Today, Phong Nha – Kẻ Bàng still preserves palaeontological indicators in the form of fossils within its limestone strata, including rugose corals, crinoids, stromatoporoids and brachiopods. These fossils show that the area was once an ancient marine environment, inhabited by benthic communities and reef-building organisms characteristic of the Palaeozoic. Environmentally, their presence points to a sea that was relatively favourable for life: shallow enough, stable enough, and with a substrate suitable for organisms to inhabit, attach themselves to, and ultimately leave traces in the sediment. In other words, within the limestone massif of Phong Nha – Kẻ Bàng today there still survives the memory of an ancient ocean that disappeared hundreds of millions of years ago.
Looking more closely at individual groups, crinoids belong to the class Crinoidea within the phylum Echinodermata, and were already present very early in the Palaeozoic. Brachiopoda were among the most important invertebrate groups of ancient seas. Stromatoporoids were once major reef-builders during the Ordovician and Devonian. These lines of evidence not only help to identify the relative age of the rock, but also contribute to reconstructing the ancient environments in which the limestone of Phong Nha – Kẻ Bàng was formed.
The primeval picture of Phong Nha – Kẻ Bàng
The primeval picture of Phong Nha – Kẻ Bàng has been reconstructed from multiple layers of evidence: stratigraphy, palaeontology, palaeoclimate, palaeogeography and geomorphology. These data make it possible to affirm that this is a limestone region of extraordinarily long development, beginning more than 400 million years ago, and passing through many phases of marine transgression and regression, tectonic movement, topographic uplift and intense karstification. Environmental factors such as tropical shallow seas, fluctuations in sea level, high atmospheric CO₂, lower oxygen levels than today, the cooling trend towards the end of the Ordovician, glaciation and the reorganisation of ancient continents are all important pieces in understanding the context in which this limestone massif was formed.
Seen in this way, the history of Phong Nha – Kẻ Bàng is one of long-term interaction between the lithosphere, hydrosphere, atmosphere and biosphere. The lithosphere provided the limestone foundation; the hydrosphere governed sediment deposition, dissolution and cave formation; the atmosphere influenced climate, temperature, rainfall and the carbon cycle; while the biosphere both contributed to the formation of carbonate sediments and adapted, declined or disappeared in response to environmental change through evolution and extinction.
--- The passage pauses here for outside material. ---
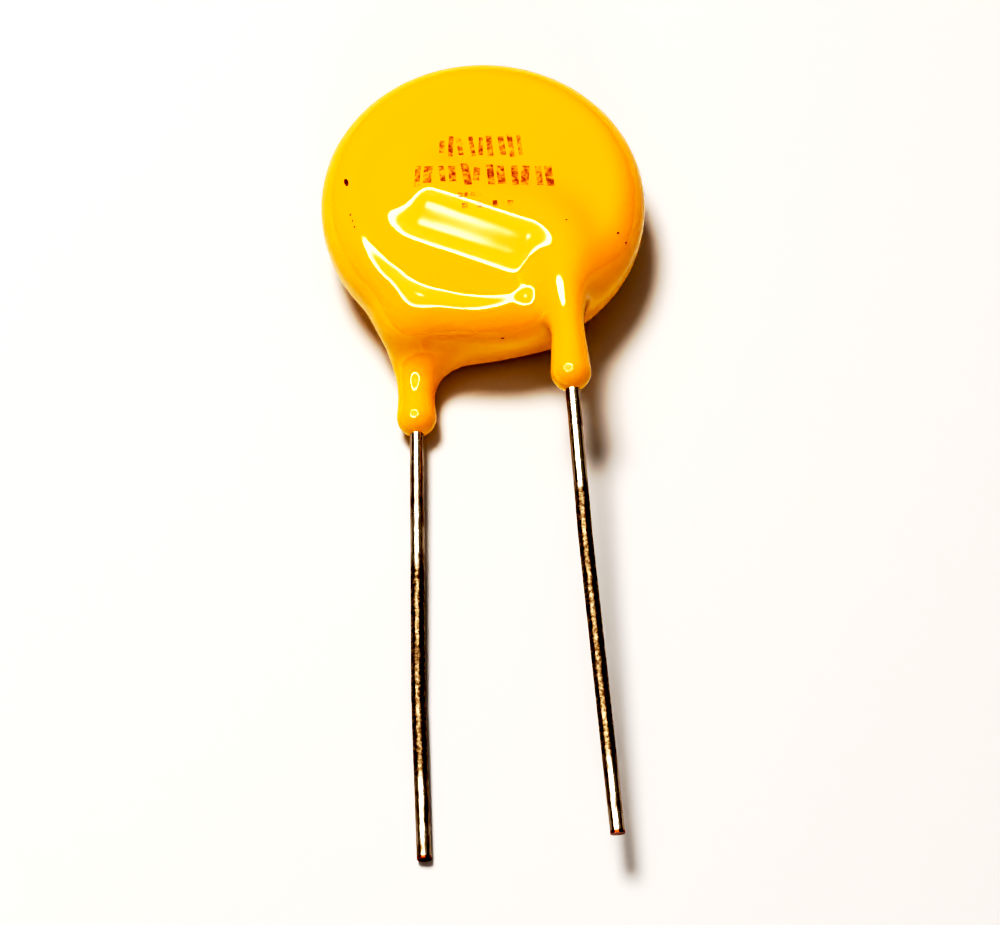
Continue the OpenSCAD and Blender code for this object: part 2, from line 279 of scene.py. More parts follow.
# Plain surfaces with a fine grain: sintered ceramic, fired silver and solder inside the coating,
# dried dirt on it, and the table under it.
plainLooks = {
    "sinteredZincOxide": {"dark": "#3a3a38", "light": "#4c4c49", "grainMm": 0.08, "roughness": 0.8,
                          "metallic": 0.0, "heightMm": 0.004},
    "firedSilver": {"dark": "#d6d2c8", "light": "#e6e3dc", "grainMm": 0.05, "roughness": 0.4,
                    "metallic": 1.0, "heightMm": 0.002},
    "tinSolder": {"dark": "#b0afab", "light": "#c4c3bf", "grainMm": 0.3, "roughness": 0.3,
                  "metallic": 1.0, "heightMm": 0.003},
    "driedDirt": {"dark": "#3a1c04", "light": "#6a3a08", "grainMm": 0.08, "roughness": 0.7,
                  "metallic": 0.0, "heightMm": 0.0},
    "paleTable": {"dark": "#d6d1cd", "light": "#d6d1cd", "grainMm": 0.6, "roughness": 0.7,
                  "metallic": 0.0, "heightMm": 0.0},
}
darkAt, lightAt = 0.35, 0.65      # of the grain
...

It is the ceaseless interaction of these four spheres that has made Phong Nha – Kẻ Bàng at once ancient in geological terms, rich in ecology, and outstanding in scientific value.
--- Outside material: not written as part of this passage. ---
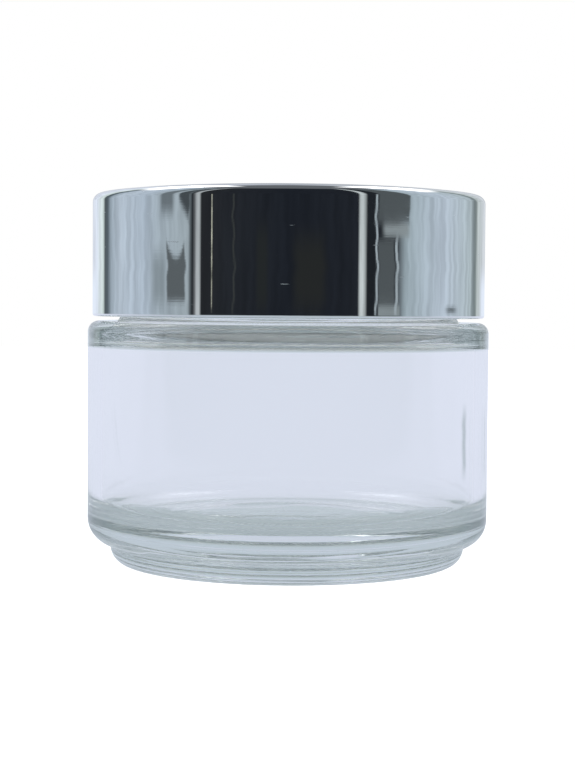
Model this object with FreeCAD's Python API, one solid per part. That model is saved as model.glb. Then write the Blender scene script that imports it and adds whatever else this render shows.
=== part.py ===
"""Screw-lid cosmetic cream jar, 70 mm in diameter and about 65 mm tall.

A clear pressed-glass jar with a heavy base and a narrower foot carries a polished metal
lid. The lid is a drawn shell over a ribbed plastic insert that holds the thread, and a
foam liner lies inside it. A dished plastic disc seals the mouth of the jar.

Units are millimetres. The origin is the centre of the foot's bearing face, +Z is up and
is the axis of the jar and of the lid's thread.
"""
import FreeCAD, Part
import math
import os

# --- Driving dimensions: the glass jar ------------------------------------------------
body_radius = 35.0            # outside of the straight glass wall
total_height = 64.66          # foot to the top of the lid
shoulder_z = 42.3             # flat top of the shoulder
shoulder_corner = 1.9
heel_z = 3.5                  # underside of the body, where it steps in to the foot
heel_rise = 1.1               # that underside climbs by this much, out to the wall
heel_corner = 4.6
foot_radius = 31.0
foot_corner = 3.1             # large rounding from the foot's wall to the bearing face
foot_fillet = 0.4             # in the angle under the heel
bearing_inner = 21.5          # the flat ring that the jar stands on begins here
underside_rise = 1.3          # hollow in the middle of the underside
underside_slope = 4.0         # width of the slope from the bearing ring to that hollow

wall = 2.4                    # side wall of the jar
floor_z = 8.4                 # the cavity's floor, next to the wall
dome_radius = 23.5            # the floor rises inside this radius
dome_slope = 9.0              # over this width
dome_rise = 0.6
cavity_corner = 4.0           # rounding between the floor and the wall
cone_low_z = 38.7             # the wall turns in here, and rises as a cone to the bore
cone_high_z = 42.0
cone_corner = 1.5
soft_corner = 4.0             # rounding of the dome's and the underside's gentle bends

# --- Driving dimensions: the neck, after the 63 mm continuous-thread finish ------------
neck_radius = 29.5
neck_height = 14.2            # above the shoulder
bore_radius = 26.8
rim_corner = 0.8
neck_fillet = 0.7
thread_pitch = 25.4 / 6.0     # six threads to the inch
thread_depth = 1.3
thread_base = 2.2             # width of the ridge at its root
thread_crest = 0.9
thread_start_z = 48.4
thread_turns = 1.25

# --- Driving dimensions: the lid --------------------------------------------------------
lid_radius = 34.2
lid_gap = 0.8                 # between the shoulder and the lid's lower edge
lid_corner = 1.5
crown_radius = 29.2           # the lid's top is flat inside this radius
crown_slope = 0.11            # and falls by this much per millimetre outside it
crown_curve = 25.0
shell_wall = 0.7
hem_width = 0.5               # the shell's lower edge is turned in by this much
hem_height = 1.0
hem_corner = 0.45
shell_play = 0.05             # between the shell and its insert, all round

insert_lip = 0.3              # the insert's skirt ends this far above the shell's edge
insert_wall = 1.2
insert_flange = 1.4           # height of the flange that the shell's hem holds
insert_plate = 1.3            # plate over the liner
rib_count = 24
rib_width = 1.0
hub_radii = (9.0, 20.0)       # ring ribs between the insert's plate and the shell
web_count = 6                 # straight ribs that cross the ring ribs
web_reach = 27.5
insert_thread_clearance = 0.4
insert_thread_reach = 1.2
insert_thread_base = 1.9
insert_thread_crest = 0.8
insert_thread_turns = 1.1
thread_drop = 1.6             # the insert's ridge runs this far below the jar's

liner_thickness = 1.5
liner_play = 0.3

# --- Driving dimensions: the sealing disc ------------------------------------------------
disc_radius = 28.9
disc_thickness = 1.0
disc_edge = 0.3
plug_play = 0.3
plug_depth = 3.2
plug_wall = 0.8
plug_corner = 0.5
tab_width = 11.0
tab_height = 2.4
tab_thickness = 1.0

# --- Levels and radii that follow ----------------------------------------------------------
cavity_radius = body_radius - wall
rim_z = shoulder_z + neck_height
disc_top_z = rim_z + disc_thickness
liner_top_z = disc_top_z + liner_thickness
lid_bottom_z = shoulder_z + lid_gap
hem_top_z = lid_bottom_z + hem_height
shell_inside_radius = lid_radius - shell_wall
shell_inside_z = total_height - shell_wall
crown_edge_drop = crown_slope * (lid_radius - crown_radius)
inside_edge_drop = crown_slope * (shell_inside_radius - crown_radius)
insert_inside_radius = neck_radius + thread_depth + insert_thread_clearance
insert_wall_radius = insert_inside_radius + insert_wall
insert_outer_radius = shell_inside_radius - shell_play
insert_bottom_z = lid_bottom_z + insert_lip
insert_top_z = liner_top_z + insert_plate
flange_bottom_z = hem_top_z + shell_play
flange_top_z = flange_bottom_z + insert_flange
hub_top_z = shell_inside_z - shell_play
plug_radius = bore_radius - plug_play
plug_floor_z = rim_z - plug_depth

ORIGIN = FreeCAD.Vector(0, 0, 0)
AXIS = FreeCAD.Vector(0, 0, 1)
SINK = 0.3                    # how deep a ridge or rib starts inside the wall it joins


# --- Helpers ---------------------------------------------------------------------------------
def rounded_corner(before, corner, after, radius):
    """The arc that rounds a corner, and the two points where it leaves the straight runs."""
    to_before = (before - corner).normalize()
    to_after = (after - corner).normalize()
    half_angle = to_before.getAngle(to_after) / 2
    reach = radius / math.tan(half_angle)
    start = corner + to_before * reach
    end = corner + to_after * reach
    inward = (to_before + to_after).normalize()
    middle = corner + inward * (radius / math.sin(half_angle) - radius)
    return Part.Arc(start, middle, end).toShape(), start, end


def turned(corners):
    """A solid turned about Z from a closed outline of (radius, z) or (radius, z, rounding)."""
    points = [FreeCAD.Vector(corner[0], 0, corner[1]) for corner in corners]
    arrivals = list(points)
    departures = list(points)
    arcs = [None] * len(points)
    for i, corner in enumerate(corners):
        if len(corner) == 3:
            after = points[(i + 1) % len(points)]
            arcs[i], arrivals[i], departures[i] = rounded_corner(
                points[i - 1], points[i], after, corner[2])
    edges = []
    for i, arc in enumerate(arcs):
        if arc:
            edges.append(arc)
        target = arrivals[(i + 1) % len(points)]
        edges.append(Part.LineSegment(departures[i], target).toShape())
    return Part.Face(Part.Wire(edges)).revolve(ORIGIN, AXIS, 360)


def ring(inner, outer, low, high):
    """A square-edged ring, or a plain disc when its inner radius is 0."""
    return turned([(inner, low), (outer, low), (outer, high), (inner, high)])


def thread_ridge(root_radius, reach, base, crest, start_z, turns):
    """One right-hand ridge. A positive reach stands outwards, a negative one inwards."""
    root = root_radius - math.copysign(SINK, reach)
    tip = root_radius + reach
    flank = (base - crest) / 2 / abs(reach)
    root_half = base / 2 + flank * SINK
    outline = [(root, -root_half), (tip, -crest / 2), (tip, crest / 2), (root, root_half)]
    points = [FreeCAD.Vector(radius, 0, start_z + z) for radius, z in outline]
    section = Part.makePolygon(points + [points[0]])
    path = Part.makeHelix(thread_pitch, thread_pitch * turns, root_radius)
    path.translate(FreeCAD.Vector(0, 0, start_z))
    return Part.Wire(path.Edges).makePipeShell([section], True, True)


def spokes(count, width, inner, outer, low, high):
    """Upright flat ribs that run outwards from the axis, evenly spaced."""
    corner = FreeCAD.Vector(inner, -width / 2, low)
    rib = Part.makeBox(outer - inner, width, high - low, corner)
    ribs = []
    for i in range(count):
        turned_rib = rib.copy()
        turned_rib.rotate(ORIGIN, AXIS, 360 * i / count)
        ribs.append(turned_rib)
    return ribs


# --- Sub-parts -------------------------------------------------------------------------------
def glass_jar():
    """Foot, body, shoulder and threaded neck round one cavity, pressed in one piece."""
    blank = turned([
        (0, underside_rise),
        (bearing_inner - underside_slope, underside_rise, soft_corner),
        (bearing_inner, 0),
        (foot_radius, 0, foot_corner),
        (foot_radius, heel_z, foot_fillet),
        (body_radius, heel_z + heel_rise, heel_corner),
        (body_radius, shoulder_z, shoulder_corner),
        (neck_radius, shoulder_z, neck_fillet),
        (neck_radius, rim_z, rim_corner),
        (0, rim_z),
    ])
    above_rim = rim_z + 1
    cavity = turned([
        (0, floor_z + dome_rise),
        (dome_radius - dome_slope, floor_z + dome_rise, soft_corner),
        (dome_radius, floor_z, soft_corner),
        (cavity_radius, floor_z, cavity_corner),
        (cavity_radius, cone_low_z, cone_corner),
        (bore_radius, cone_high_z, cone_corner),
        (bore_radius, above_rim),
        (0, above_rim),
    ])
    ridge = thread_ridge(neck_radius, thread_depth, thread_base, thread_crest,
                         thread_start_z, thread_turns)
    return blank.cut(cavity).fuse(ridge)


def lid_shell():
    """Polished drawn-metal shell, its lower edge turned in to hold the insert."""
    hem_radius = shell_inside_radius - hem_width
    return turned([
        (0, total_height),
        (0, shell_inside_z),
        (crown_radius, shell_inside_z, crown_curve),
        (shell_inside_radius, shell_inside_z - inside_edge_drop, lid_corner - shell_wall),
        (shell_inside_radius, hem_top_z),
        (hem_radius, hem_top_z),
        (hem_radius, lid_bottom_z),
        (lid_radius, lid_bottom_z, hem_corner),
        (lid_radius, total_height - crown_edge_drop, lid_corner),
        (crown_radius, total_height, crown_curve),
    ])


def lid_insert():
    """Threaded skirt and top plate, with ribs outside them that fill out the shell."""
    skirt = ring(insert_inside_radius, insert_wall_radius, insert_bottom_z, insert_top_z)
    plate = ring(0, insert_wall_radius, liner_top_z, insert_top_z)
    flange = ring(insert_wall_radius - SINK, insert_outer_radius, flange_bottom_z, flange_top_z)
    hubs = [ring(r - rib_width / 2, r + rib_width / 2, insert_top_z - SINK, hub_top_z)
            for r in hub_radii]
    ribs = spokes(rib_count, rib_width, insert_wall_radius - SINK, insert_outer_radius,
                  flange_top_z - SINK, insert_top_z)
    webs = spokes(web_count, rib_width, hub_radii[0], web_reach, insert_top_z - SINK, hub_top_z)
    ridge = thread_ridge(insert_inside_radius, -insert_thread_reach, insert_thread_base,
                         insert_thread_crest, thread_start_z - thread_drop, insert_thread_turns)
    body = skirt.fuse([plate, flange, ridge] + hubs + ribs + webs)
    return body.removeSplitter()


def lid_liner():
    """Foam wad that lies against the insert's plate and presses the disc on the rim."""
    return ring(0, insert_inside_radius - liner_play, disc_top_z, liner_top_z)


def sealing_disc():
    """Dished disc: a flange on the rim, a plug in the bore and a tab to lift it by."""
    recess_radius = plug_radius - plug_wall
    recess_floor_z = plug_floor_z + plug_wall
    dish = turned([
        (0, plug_floor_z),
        (plug_radius, plug_floor_z, plug_corner),
        (plug_radius, rim_z),
        (disc_radius, rim_z),
        (disc_radius, disc_top_z, disc_edge),
        (recess_radius, disc_top_z, disc_edge),
        (recess_radius, recess_floor_z, plug_corner),
        (0, recess_floor_z),
    ])
    tab = Part.makeBox(tab_width, tab_thickness, tab_height + SINK,
                       FreeCAD.Vector(-tab_width / 2, -tab_thickness / 2, recess_floor_z - SINK))
    return dish.fuse(tab)


SUB_PARTS = (glass_jar, lid_shell, lid_insert, lid_liner, sealing_disc)

os.makedirs("parts", exist_ok=True)
for sub_part in SUB_PARTS:
    solid = sub_part()
    solid.exportStep(f"parts/{sub_part.__name__}.step")
    print(f"{sub_part.__name__}: {len(solid.Solids)} solid, {solid.Volume:.0f} mm3, valid {solid.isValid()}")
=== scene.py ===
"""Glass cream jar with a polished metal screw lid, on a pale floor in soft studio light.

Lengths are in millimetres and are scaled to metres when a mesh is made. The jar's axis is
Z, the foot stands at z = 0, and the camera looks along +Y.
"""
import math

import bpy
import numpy as np
from mathutils import Matrix, Vector


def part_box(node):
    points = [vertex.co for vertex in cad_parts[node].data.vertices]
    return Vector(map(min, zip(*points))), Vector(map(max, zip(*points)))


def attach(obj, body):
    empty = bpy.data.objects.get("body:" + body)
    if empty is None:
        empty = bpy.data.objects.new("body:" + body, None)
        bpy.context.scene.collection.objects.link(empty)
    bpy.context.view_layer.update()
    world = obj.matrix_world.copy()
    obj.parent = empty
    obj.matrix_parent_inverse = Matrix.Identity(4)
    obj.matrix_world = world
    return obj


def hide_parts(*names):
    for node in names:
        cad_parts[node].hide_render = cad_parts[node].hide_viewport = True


MM = 0.001
TAU = 2 * math.pi

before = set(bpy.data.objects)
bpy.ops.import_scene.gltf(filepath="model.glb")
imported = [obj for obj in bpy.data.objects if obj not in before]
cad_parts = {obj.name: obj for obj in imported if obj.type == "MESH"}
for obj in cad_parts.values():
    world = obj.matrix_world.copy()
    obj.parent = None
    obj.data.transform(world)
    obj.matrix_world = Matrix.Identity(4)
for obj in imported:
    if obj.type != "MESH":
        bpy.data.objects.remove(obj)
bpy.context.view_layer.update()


# --- Dimensions read from the frame -----------------------------------------------------
def outer_radius(node):
    """Largest radius of a round node."""
    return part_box(node)[1].x / MM


def levels(node):
    """Lowest and highest z of a node."""
    low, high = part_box(node)
    return low.z / MM, high.z / MM


body_radius = outer_radius("glass_jar")
rim_z = levels("glass_jar")[1]
lid_radius = outer_radius("lid_shell")
lid_bottom_z, lid_top_z = levels("lid_shell")
insert_outer_radius = outer_radius("lid_insert")
insert_bottom_z, insert_rib_top_z = levels("lid_insert")
liner_radius = outer_radius("lid_liner")
liner_bottom_z, liner_top_z = levels("lid_liner")
disc_radius = outer_radius("sealing_disc")
disc_bottom_z, disc_top_z = levels("sealing_disc")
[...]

Even so, the history of the Earth in general, and of Phong Nha – Kẻ Bàng in particular, still contains many gaps that require further study. Modern science can establish ages, identify fossils, reconstruct ancient environments and explain part of the movement of the Earth’s crust, but not every detail is known with absolute certainty. For that very reason, the most scientific approach is to distinguish clearly between established facts, evidence-based inference, and hypotheses that still require verification. From this perspective, Phong Nha – Kẻ Bàng emerges not merely as a natural heritage site of limestone mountains, forests and caves, but as a vast geological library, preserving some of the Earth’s most ancient chapters of history.